• [WHAT THE TASK ASKS]
Reproduce the following material exactly, including every line.

• [INFORMATION PROVIDED]
+--
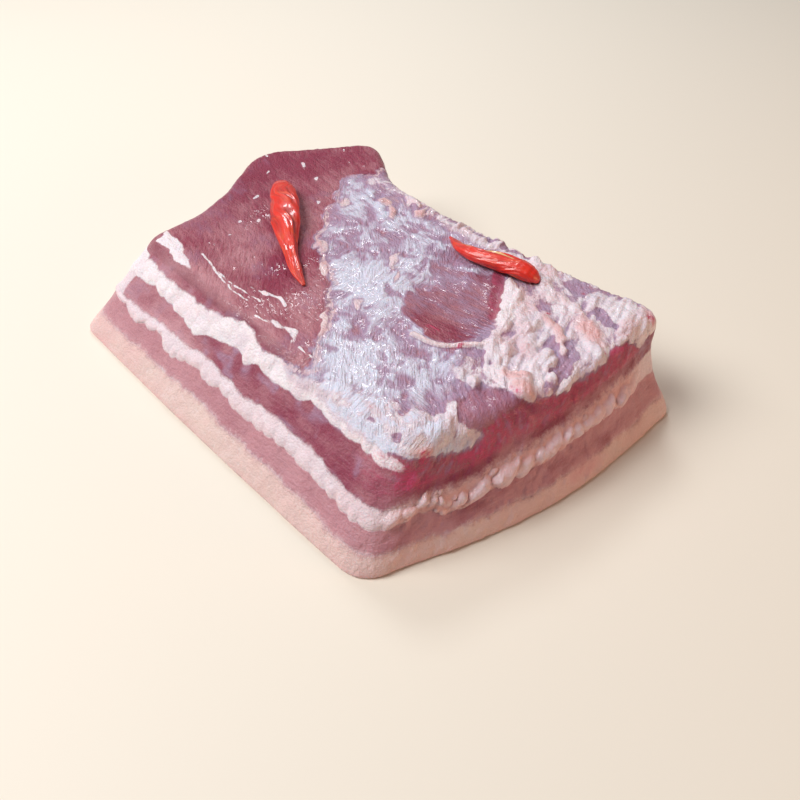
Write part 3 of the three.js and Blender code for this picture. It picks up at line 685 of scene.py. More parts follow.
def tissue_of_side(z):
    """What the side is made of at heights z of each column, with painted shade on the cut face and
    between its beads, and how far it stands out.
    """
    along = np.broadcast_to(OUTLINE.along, z.shape)
    seams = OUTLINE.seams
    low, mid, high = seams["back_fat"], seams["lower_lean"], seams["middle_fat"]
    upper, crest = seams["upper_lean"], seams["upper_fat"]
    on_cut = stretch(along, (196, 212), (318, 345))
    # Distance into each lean, over the softness of the seam that bounds it.
    lower_band = np.minimum((z - low) / 2.4, (mid - z) / 0.6)
    above = (z - high - 1.4 * on_cut) / (1.1 + 2.6 * on_cut)
    upper_band = np.minimum(above, (upper - z) / 0.6)
    top_band = z - crest
    opened = (along > 210) & (along < 345)
    upper_band = np.where(opened, np.maximum(upper_band, np.minimum(above, 4.0)), upper_band)
    lean = np.maximum.reduce([lower_band, upper_band, top_band])
    # Fat closes over the ends of the lean at the left corner.
    at_left = np.minimum(along - 15.5, 40.0)
    wrap = np.where(along < 100, at_left, np.where(along > 700, -3.0, 40.0))
    wrap = wrap + 1.5 * noise(51, 5.0, along, z)
    lean = np.where((z > mid) & (z < crest + 2), np.minimum(lean, wrap / 1.2), lean)

    # Round beads of fat along the cut face, soft scallops elsewhere.
    pearl = BEADS.at(along + 0.6 * noise(50, 4.0, along, z), z - mid) * on_cut
    lean = np.minimum(lean, 1.2 - 14.0 * pearl)

    def scallop(name, low_edge, high_edge):
        share = (z - low_edge) / np.maximum(high_edge - low_edge, 1)
        rise = np.sin(np.pi * np.clip(share, 0, 1) ** 0.6) * (1 - smooth(share, 0.3, 0.95))
        return OUTLINE.beads[name] * (1 - OUTLINE.across[name] ** 2) * rise * (1 - on_cut)

    lobes = scallop("lower_lean", mid, high) + scallop("upper_lean", upper, crest)

    # The on_cut term deepens the lean on the +X cut face: painted shade, as that face stands in shade.
    deep = 0.12 - 0.10 * smooth(along, 140, 190) * (along < 400) + 0.10 * on_cut
    deep = deep + 0.08 * noise(52, 14.0, along, z * 2) - 0.06 * smooth(low + 3 - z, 0, 3)
    middle = smooth(along, 60, 96)
    upper_deep = 0.42 + 0.42 * middle + 0.20 * noise(53, 16.0, along, z * 2)
    upper_deep = upper_deep + 0.12 * noise(49, 5.0, along, z * 2)
    upper_deep = upper_deep - 0.35 * np.exp(-((z - high) / 1.8) ** 2) * (1 - middle)
    upper_deep = upper_deep - on_cut * (0.18 - 0.26 * smooth(z, high + 2, high + 7))
    deep = np.where(z > 0.5 * (mid + high), upper_deep, deep)
    blush = 0.16 + 0.10 * noise(54, 12.0, along, z * 2) - 0.14 * smooth(z, mid, mid + 3) * (1 - on_cut)
    blush = blush + 0.22 * (1 - smooth(z, 0.5, 2.6))
    ends = 0.30 * (1 - smooth(along, 18, 95)) + 0.20 * smooth(along, 120, 190)
    blush = blush + ends * (z < mid) * (along < 400)
    blush = blush + 0.16 * (1 - smooth(z, low - 1, low + 3))
    # On the cut face the fat above the rind fat is made pinker and darker: partly its own pinker tone,
    # partly painted warm shade.
    blush = blush + on_cut * np.where(z < low + 2, -0.04, 0.46)
    # Between the beads on the cut face the fat is made pinker and darker: partly the fat's own pink,
    # partly painted shade in the crevices.
    in_row = stretch(z, (mid - 0.5, mid + 0.5), (high - 1, high + 1.5)) * on_cut
    blush = blush + in_row * (0.46 - 0.64 * np.clip(pearl * 1.4, 0, 1))
    blotch = np.exp(-(((along - 294) / 10) ** 2) - ((z - 7.0) / 3.6) ** 2)
    blush = np.clip(blush + 1.0 * blotch, 0, 1)
    corner = stretch(along, (165, 200), (200, 232))
    red_edge = on_cut * 0.95 * smooth(z, high + 3.5, high + 9)
    red_edge = red_edge * (0.75 + 0.5 * noise(48, 12.0, along, z * 2))
    blood = np.clip(red_edge + 0.30 * blotch + 0.35 * corner * smooth(z, high, high + 5), 0, 1)
    glaze = smooth(noise(55, 5.0, along, z * 1.5), 0.2, 1.0)
    milk = 0.02 + (0.06 + 0.10 * middle) * glaze * (z > high) * (1 - on_cut)

    fat = 1 - smooth(lean, -1, 1)
    swell = 0.30 * noise(56, 9.0, along, z)
    swell = swell + (0.10 + 0.16 * on_cut) * noise(57, 3.2, along, z)
    bulge = 0.35 * np.sin(np.pi * np.clip((z - mid) / np.maximum(high - mid, 1), 0, 1))
    swell = swell + (bulge * (1 - on_cut) + lobes) * fat + 2.4 * pearl
    swell = swell - 0.25 * smooth(lean, -0.5, 2.0)
    swell = swell + 0.40 * np.sin(np.pi * np.clip(z / low, 0, 1))
    swell = swell + (0.05 + 0.08 * on_cut) * noise(58, 1.8, along, z)
    swell = swell * smooth(z, 0, 1.5)
    hair = 0.5 * noise(59, 1.0, along / 2.2, z / 0.55) * smooth(lean, -1, 1)
    patchy = 0.30 * noise(46, 7.0, along * 0.5, z * 1.6) + 0.18 * noise(60, 2.4, along * 0.6, z)
    deep = deep + on_cut * patchy
    values = {"lean": lean, "deep": deep, "milk": milk, "blush": blush, "blood": blood, "hair": hair,
              "turn_cos": 0 * z, "turn_sin": 0 * z}
    return values, swell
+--
• [ANSWER TO THE PROBLEM]
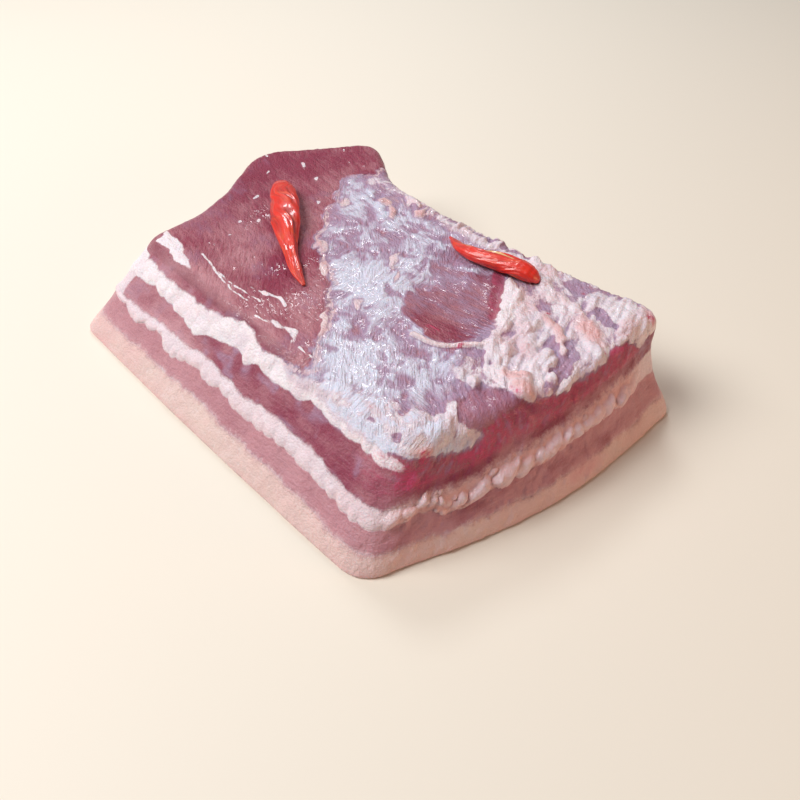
Write part 3 of the three.js and Blender code for this picture. It picks up at line 685 of scene.py. More parts follow.
def tissue_of_side(z):
    """What the side is made of at heights z of each column, with painted shade on the cut face and
    between its beads, and how far it stands out.
    """
    along = np.broadcast_to(OUTLINE.along, z.shape)
    seams = OUTLINE.seams
    low, mid, high = seams["back_fat"], seams["lower_lean"], seams["middle_fat"]
    upper, crest = seams["upper_lean"], seams["upper_fat"]
    on_cut = stretch(along, (196, 212), (318, 345))
    # Distance into each lean, over the softness of the seam that bounds it.
    lower_band = np.minimum((z - low) / 2.4, (mid - z) / 0.6)
    above = (z - high - 1.4 * on_cut) / (1.1 + 2.6 * on_cut)
    upper_band = np.minimum(above, (upper - z) / 0.6)
    top_band = z - crest
    opened = (along > 210) & (along < 345)
    upper_band = np.where(opened, np.maximum(upper_band, np.minimum(above, 4.0)), upper_band)
    lean = np.maximum.reduce([lower_band, upper_band, top_band])
    # Fat closes over the ends of the lean at the left corner.
    at_left = np.minimum(along - 15.5, 40.0)
    wrap = np.where(along < 100, at_left, np.where(along > 700, -3.0, 40.0))
    wrap = wrap + 1.5 * noise(51, 5.0, along, z)
    lean = np.where((z > mid) & (z < crest + 2), np.minimum(lean, wrap / 1.2), lean)

    # Round beads of fat along the cut face, soft scallops elsewhere.
    pearl = BEADS.at(along + 0.6 * noise(50, 4.0, along, z), z - mid) * on_cut
    lean = np.minimum(lean, 1.2 - 14.0 * pearl)

    def scallop(name, low_edge, high_edge):
        share = (z - low_edge) / np.maximum(high_edge - low_edge, 1)
        rise = np.sin(np.pi * np.clip(share, 0, 1) ** 0.6) * (1 - smooth(share, 0.3, 0.95))
        return OUTLINE.beads[name] * (1 - OUTLINE.across[name] ** 2) * rise * (1 - on_cut)

    lobes = scallop("lower_lean", mid, high) + scallop("upper_lean", upper, crest)

    # The on_cut term deepens the lean on the +X cut face: painted shade, as that face stands in shade.
    deep = 0.12 - 0.10 * smooth(along, 140, 190) * (along < 400) + 0.10 * on_cut
    deep = deep + 0.08 * noise(52, 14.0, along, z * 2) - 0.06 * smooth(low + 3 - z, 0, 3)
    middle = smooth(along, 60, 96)
    upper_deep = 0.42 + 0.42 * middle + 0.20 * noise(53, 16.0, along, z * 2)
    upper_deep = upper_deep + 0.12 * noise(49, 5.0, along, z * 2)
    upper_deep = upper_deep - 0.35 * np.exp(-((z - high) / 1.8) ** 2) * (1 - middle)
    upper_deep = upper_deep - on_cut * (0.18 - 0.26 * smooth(z, high + 2, high + 7))
    deep = np.where(z > 0.5 * (mid + high), upper_deep, deep)
    blush = 0.16 + 0.10 * noise(54, 12.0, along, z * 2) - 0.14 * smooth(z, mid, mid + 3) * (1 - on_cut)
    blush = blush + 0.22 * (1 - smooth(z, 0.5, 2.6))
    ends = 0.30 * (1 - smooth(along, 18, 95)) + 0.20 * smooth(along, 120, 190)
    blush = blush + ends * (z < mid) * (along < 400)
    blush = blush + 0.16 * (1 - smooth(z, low - 1, low + 3))
    # On the cut face the fat above the rind fat is made pinker and darker: partly its own pinker tone,
    # partly painted warm shade.
    blush = blush + on_cut * np.where(z < low + 2, -0.04, 0.46)
    # Between the beads on the cut face the fat is made pinker and darker: partly the fat's own pink,
    # partly painted shade in the crevices.
    in_row = stretch(z, (mid - 0.5, mid + 0.5), (high - 1, high + 1.5)) * on_cut
    blush = blush + in_row * (0.46 - 0.64 * np.clip(pearl * 1.4, 0, 1))
    blotch = np.exp(-(((along - 294) / 10) ** 2) - ((z - 7.0) / 3.6) ** 2)
    blush = np.clip(blush + 1.0 * blotch, 0, 1)
    corner = stretch(along, (165, 200), (200, 232))
    red_edge = on_cut * 0.95 * smooth(z, high + 3.5, high + 9)
    red_edge = red_edge * (0.75 + 0.5 * noise(48, 12.0, along, z * 2))
    blood = np.clip(red_edge + 0.30 * blotch + 0.35 * corner * smooth(z, high, high + 5), 0, 1)
    glaze = smooth(noise(55, 5.0, along, z * 1.5), 0.2, 1.0)
    milk = 0.02 + (0.06 + 0.10 * middle) * glaze * (z > high) * (1 - on_cut)

    fat = 1 - smooth(lean, -1, 1)
    swell = 0.30 * noise(56, 9.0, along, z)
    swell = swell + (0.10 + 0.16 * on_cut) * noise(57, 3.2, along, z)
    bulge = 0.35 * np.sin(np.pi * np.clip((z - mid) / np.maximum(high - mid, 1), 0, 1))
    swell = swell + (bulge * (1 - on_cut) + lobes) * fat + 2.4 * pearl
    swell = swell - 0.25 * smooth(lean, -0.5, 2.0)
    swell = swell + 0.40 * np.sin(np.pi * np.clip(z / low, 0, 1))
    swell = swell + (0.05 + 0.08 * on_cut) * noise(58, 1.8, along, z)
    swell = swell * smooth(z, 0, 1.5)
    hair = 0.5 * noise(59, 1.0, along / 2.2, z / 0.55) * smooth(lean, -1, 1)
    patchy = 0.30 * noise(46, 7.0, along * 0.5, z * 1.6) + 0.18 * noise(60, 2.4, along * 0.6, z)
    deep = deep + on_cut * patchy
    values = {"lean": lean, "deep": deep, "milk": milk, "blush": blush, "blood": blood, "hair": hair,
              "turn_cos": 0 * z, "turn_sin": 0 * z}
    return values, swell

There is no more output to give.